When there is a board-approved strategy in place, the board can act as a gatekeeper for keeping the business on plan. Ensuring the business doesn’t get distracted by ‘shiny object syndrome.’

As CFO you are key in this. Make sure there is a solid FP&A cycle starting with a long-range plan. If you do it right, it will be the reference point for 80% of board decisions. You need to be flexible too, but in complex businesses, it’s easier to be flexible when you have a strong framework.

Board Delegation of Authority

Earlier we described matters reserved for shareholders. It's typically a small list of big things that shareholders have to approve. And it usually happens at the annual general meeting (AGM).

Similarly, an effective board will set a delegation of authorities (DOA). This is a fancy way of saying what the business can or can't do without getting permission from the BoD (i.e. the authority that the BoD delegates to the business, like the CEO or CFO). The CEO, CFO, COO, etc. must then make sure to observe these.

This will include M&A, capital investment above a certain level, major strategy changes, entering contracts above a certain length, etc.

The DOA is a critical document. And as CFO it's especially important. There is an expectation from the BoD that you will be a police(wo)man.

If the BoD DOA says that any capex above $5m must be approved by the BoD, but your VP of Ops exceeds that authority by committing to a $7m investment, you will be expected to blow the whistle on it to the BoD. And then they'll ask you how it happened and why your controls didn't prevent it. Good questions.

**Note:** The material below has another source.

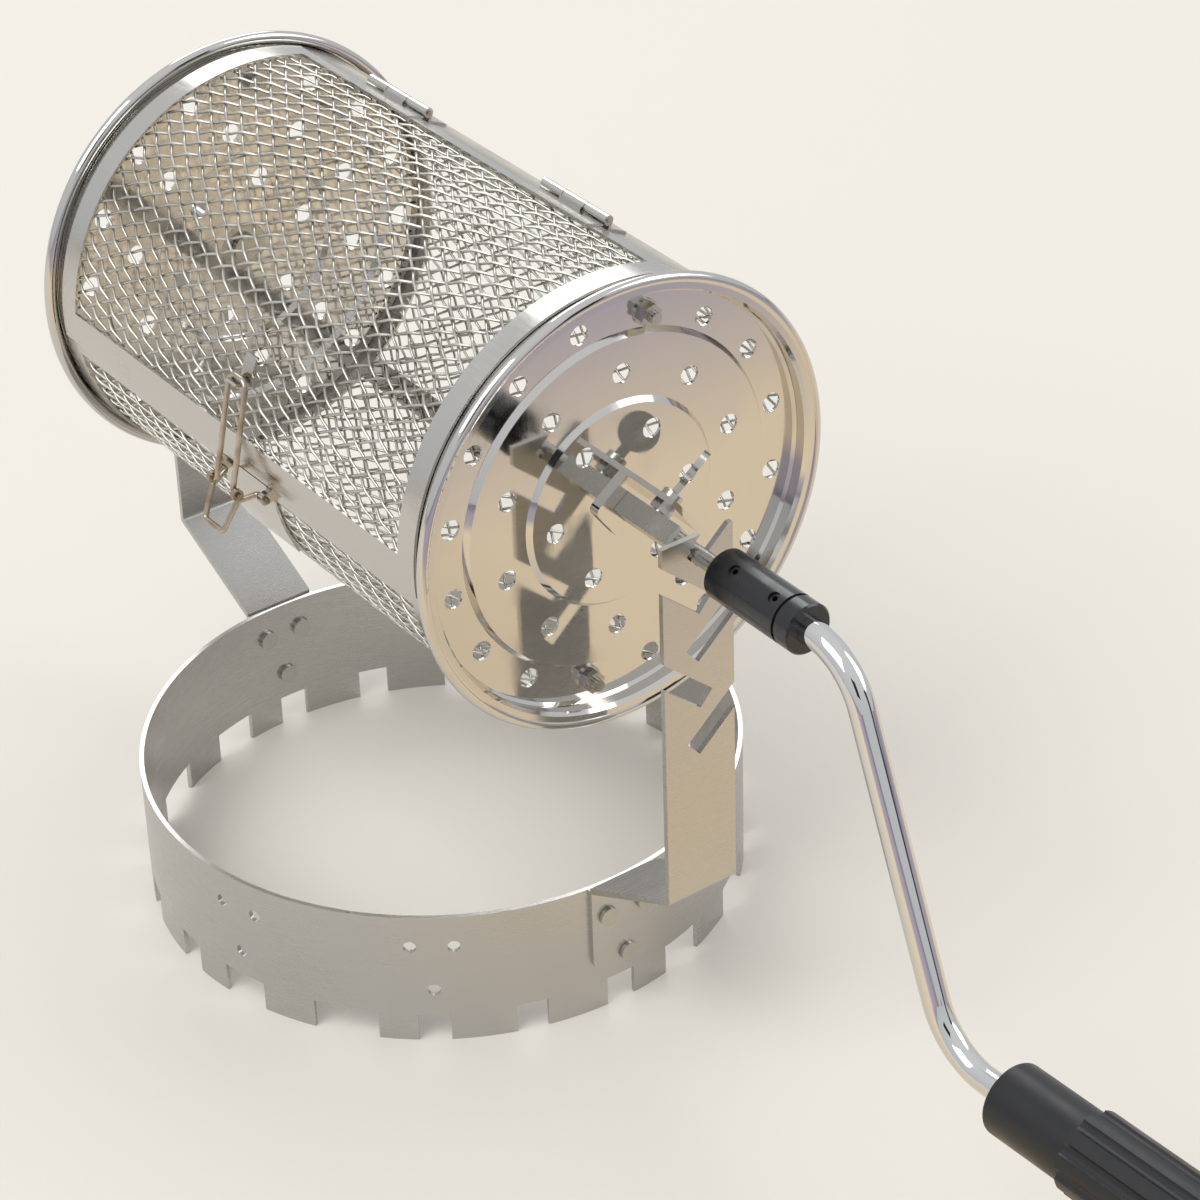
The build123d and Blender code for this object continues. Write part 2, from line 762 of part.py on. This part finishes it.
grip_body = grip_length - grip_collar_length - grip_cap
with BuildPart() as grip:
    with BuildSketch(grip_plane(grip_start)):
        Circle(grip_collar_radius)
    extrude(amount=grip_collar_length)
    with BuildSketch(grip_plane(grip_start + grip_collar_length)):
        Circle(grip_radius)
        with PolarLocations(grip_radius + flute_radius / 2, grip_flutes):
            Circle(flute_radius, mode=Mode.SUBTRACT)
    extrude(amount=grip_body)
    with BuildSketch(grip_plane(grip_start + grip_length - grip_cap)):
        Circle(grip_radius)
    extrude(amount=grip_cap)
    ends = grip.edges().filter_by(GeomType.CIRCLE).sort_by(Axis.X)
    fillet([ends[0], ends[-1]], grip_edge)
    with BuildSketch(grip_plane(grip_start)):
        Circle(rod_radius + grip_bore_fit)
    extrude(amount=rod_stub, mode=Mode.SUBTRACT)
    with BuildSketch(grip_plane(rod_tip - stop_gap)):
        Circle(stop_radius + stop_gap)
    extrude(amount=stop_length + 2 * stop_gap, mode=Mode.SUBTRACT)
save(grip, "grip")

# ---------------------------------------------------------------- the rear journal
rear_flat_x = rim_rear_x + inner_flat_depth
boss_inner_x = rear_flat_x + disc_sheet
head_x = boss_inner_x + stop_gap
with BuildPart() as rear_boss:
    bar(rear_flat_x - boss_length, boss_inner_x, boss_radius)
    bar(rear_flat_x - boss_flange, rear_flat_x, boss_flange_radius)
    bar(rear_flat_x - boss_length, boss_inner_x, shaft_radius + journal_fit, mode=Mode.SUBTRACT)
save(rear_boss, "rear_boss")

with BuildPart() as rear_journal:
    bar(-plate_face_x - journal_overhang, head_x, shaft_radius)
    bar(head_x, head_x + journal_head, journal_head_radius)
save(rear_journal, "rear_journal")

# ---------------------------------------------------------------- the latch
plate_outer = frame_radius + latch_plate_sheet
bail_radius = plate_outer + bail_stand
bail_y, bail_z = bail_centre = around(bail_turn, bail_radius)
loop_y, loop_z = loop_centre = around(loop_pivot_turn, bail_radius + loop_pivot_out)
loop_top_radius = door_outer + loop_top_stand
top_y, top_z = around(loop_top_turn, loop_top_radius)
eye_radius = latch_wire + latch_fit + eye_wall
eye_spread = arc_degrees(eye_radius, bail_radius)

with BuildPart() as latch_plate:
    shell(latch_plate_low, latch_plate_high, frame_radius, plate_outer,
          latch_x - latch_plate_half, latch_x + latch_plate_half)
    for side in (-1, 1):
        near = latch_x + side * bail_eye_x - bail_eye_width / 2
        far = near + bail_eye_width
        shell(bail_turn - eye_spread, bail_turn + eye_spread, frame_radius, bail_radius, near, far)
        bar(near, far, eye_radius, bail_centre)
        bar(near, far, latch_wire + latch_fit, bail_centre, mode=Mode.SUBTRACT)
save(latch_plate, "latch_plate")

bail_end = bail_eye_x + bail_eye_width / 2 + bail_end_stand
bail_start = bail_eye_x - bail_eye_width / 2 - bail_end_stand - wire_bend
arm_z = loop_z - arm_below_ring
finger_y, finger_z = bail_y - finger_out, bail_z - finger_drop
with BuildPart() as latch_bail:
    wire([(latch_x + bail_end, bail_y, bail_z), (latch_x + bail_start, bail_y, bail_z),
          (latch_x + loop_ring_x, loop_y, arm_z), (latch_x + finger_half, finger_y, finger_z),
          (latch_x - finger_half, finger_y, finger_z), (latch_x - loop_ring_x, loop_y, arm_z),
          (latch_x - bail_start, bail_y, bail_z), (latch_x - bail_end, bail_y, bail_z)],
         latch_wire, wire_bend)
    for side in (-1, 1):
        near = latch_x + side * loop_ring_x - loop_ring_width / 2
        far = near + loop_ring_width
        bar(near, far, eye_radius, loop_centre)
        bar(near, far, latch_wire + latch_fit, loop_centre, mode=Mode.SUBTRACT)
save(latch_bail, "latch_bail")

loop_end = loop_ring_x + loop_ring_width
with BuildPart() as latch_loop:
    wire([(latch_x + loop_end, loop_y, loop_z), (latch_x + loop_half, loop_y, loop_z),
          (latch_x + loop_half, top_y, top_z), (latch_x - loop_half, top_y, top_z),
          (latch_x - loop_half, loop_y, loop_z), (latch_x - loop_end, loop_y, loop_z)],
         latch_wire, (wire_bend, loop_bend, loop_bend, wire_bend))
save(latch_loop, "latch_loop")

# The keeper stands on the door's mesh: its tongue lies under the loop's top bar.
tongue_high = loop_top_turn - arc_degrees(latch_wire + stop_gap, loop_top_radius)
tongue_low = tongue_high - arc_degrees(keeper_sheet, loop_top_radius)
with BuildPart() as latch_keeper:
    shell(tongue_low, tongue_low + arc_degrees(keeper_length, door_inner), door_inner,
          door_inner + keeper_sheet, latch_x - keeper_width / 2, latch_x + keeper_width / 2)
    shell(tongue_low, tongue_high, door_inner, loop_top_radius + latch_wire + keeper_reach,
          latch_x - keeper_width / 2, latch_x + keeper_width / 2)
save(latch_keeper, "latch_keeper")
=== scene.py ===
# %% [markdown]
# # A hand cranked drum for roasting coffee beans over a hob
# The metal parts come from the fixed frame: the notched ring, its two racks, the stepped end
# discs, the drum's sheet straps, the door, the latch, the crank and the grip. They are seen here
# in their real finishes. The drum's skin is woven wire, which the frame only holds as a thin
# shell, so the wires are made in this file, one by one, on their true slant.
# Everything is in metres, in the frame's own axes: +X along the drum towards the crank, +Z up.

from math import radians

import bpy
import numpy as np
from mathutils import Matrix, Vector


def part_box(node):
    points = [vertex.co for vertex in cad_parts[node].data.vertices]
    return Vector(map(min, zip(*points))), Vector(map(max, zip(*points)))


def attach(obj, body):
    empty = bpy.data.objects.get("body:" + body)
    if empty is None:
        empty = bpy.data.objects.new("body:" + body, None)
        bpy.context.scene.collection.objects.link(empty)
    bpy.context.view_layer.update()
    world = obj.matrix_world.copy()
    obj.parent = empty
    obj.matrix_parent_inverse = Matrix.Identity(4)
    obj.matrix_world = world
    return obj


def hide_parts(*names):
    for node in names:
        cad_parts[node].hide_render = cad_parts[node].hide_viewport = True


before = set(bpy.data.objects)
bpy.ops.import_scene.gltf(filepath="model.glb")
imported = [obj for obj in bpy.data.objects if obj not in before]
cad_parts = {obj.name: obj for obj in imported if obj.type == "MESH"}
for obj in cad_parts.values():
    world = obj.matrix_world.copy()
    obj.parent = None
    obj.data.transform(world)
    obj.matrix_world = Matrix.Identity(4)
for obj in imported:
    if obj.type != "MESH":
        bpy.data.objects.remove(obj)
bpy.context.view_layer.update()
print("pieces loaded:", len(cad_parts))

# %% [markdown]
# ## The drum's measures
# The weave follows the drum: the height of its axis, the radius where each mesh lies and the turn
# angles between which it lies, counted from straight up towards the back. How far each mesh
# reaches along the drum is read from the boxes of the mesh shells.
# The mesh is a square weave that was pulled askew before it was rolled, as the photograph shows:
# one set of wires climbs at 28 degrees to the drum's axis and the other falls at 32 degrees.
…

Breaching the DOA set by the BoD is a great way for anyone to get fired fast. Failing to stop others from breaching the DOA is a great way for a CFO to get fired fast. Weak.

The Bottom Line

  1. Know what type of board you are dealing with. It’s not as simple as ‘public or private’. Who controls the votes? How many votes sit directly on the board?
  2. Use the Long Range Planning process to galvanize the board around an agreed strategy. It makes boardroom decisions so much smoother.
  3. As CFO make sure no-one breaches the board delegation of authority. Remember, building effective controls is your job.